As the only G7 countries to retain the death penalty, Japan and the United States have resisted the trend toward its abolition or non-use in other countries, including those bastions of human rights, Cambodia and Rwanda. (The U.S., of course, has been criticized worldwide for its death penalty record. On Sept. 15 the planned execution in Ohio of a convicted rapist-murderer was rescheduled after technicians were unable to inject him with lethal drugs.)

Between January 2006 and January this year, Japan hanged 32 men, including five in their 70s, according to campaigners. Last year the number of executions reached 15, the highest for more than 30 years.

But abolition may now be a step closer following the election last month of the center-left Democratic Party of Japan.

The new prime minister, Yukio Hatoyama, has raised hopes of a change in policy with the appointment as justice minister of Keiko Chiba, a former member of the Japan Socialist Party and a vocal opponent of capital punishment.

Chiba has so far stopped short of declaring a moratorium, saying only that she would “handle each case with caution” — an indication, observers say, that Japan will not send anyone to the gallows in the foreseeable future.

Yet if Chiba exercises her ministerial prerogative not to sign execution orders for any of Japan’s 102 death row prisoners, she will do so in defiance of popular opinion. A 2005 poll found that more than 80 percent of Japanese people supported capital punishment, partly in response to the 1995 sarin gas attacks on the Tokyo subway, in which 12 people died and thousands were injured.
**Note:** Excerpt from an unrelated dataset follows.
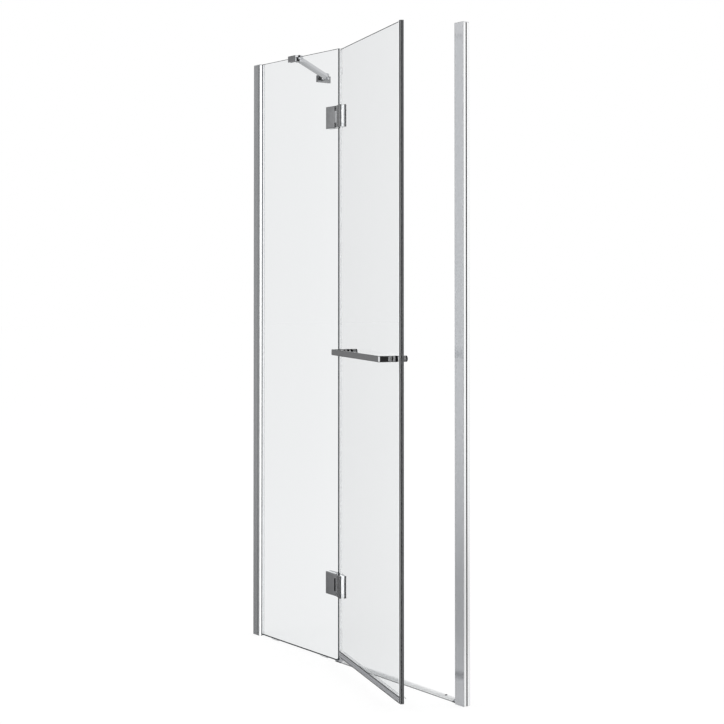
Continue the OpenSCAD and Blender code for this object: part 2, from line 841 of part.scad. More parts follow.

Yet it would not be the first time that Japan has toyed with de facto abolition. No executions took place between 1989 and 1993, and for 15 months from October 2005 because justice ministers refused to sign execution orders.

After unsuccessful appeals and calls for a retrial, Hakamada’s attempts to prove his innocence appear to have run their course, although his lawyers say they haven’t given up hope.

If he is able to comprehend his circumstances – unlikely as that seems given his mental state of health – he may at least come to realize that the sound of a guard approaching his cell in the morning no longer means he may have only hours to live.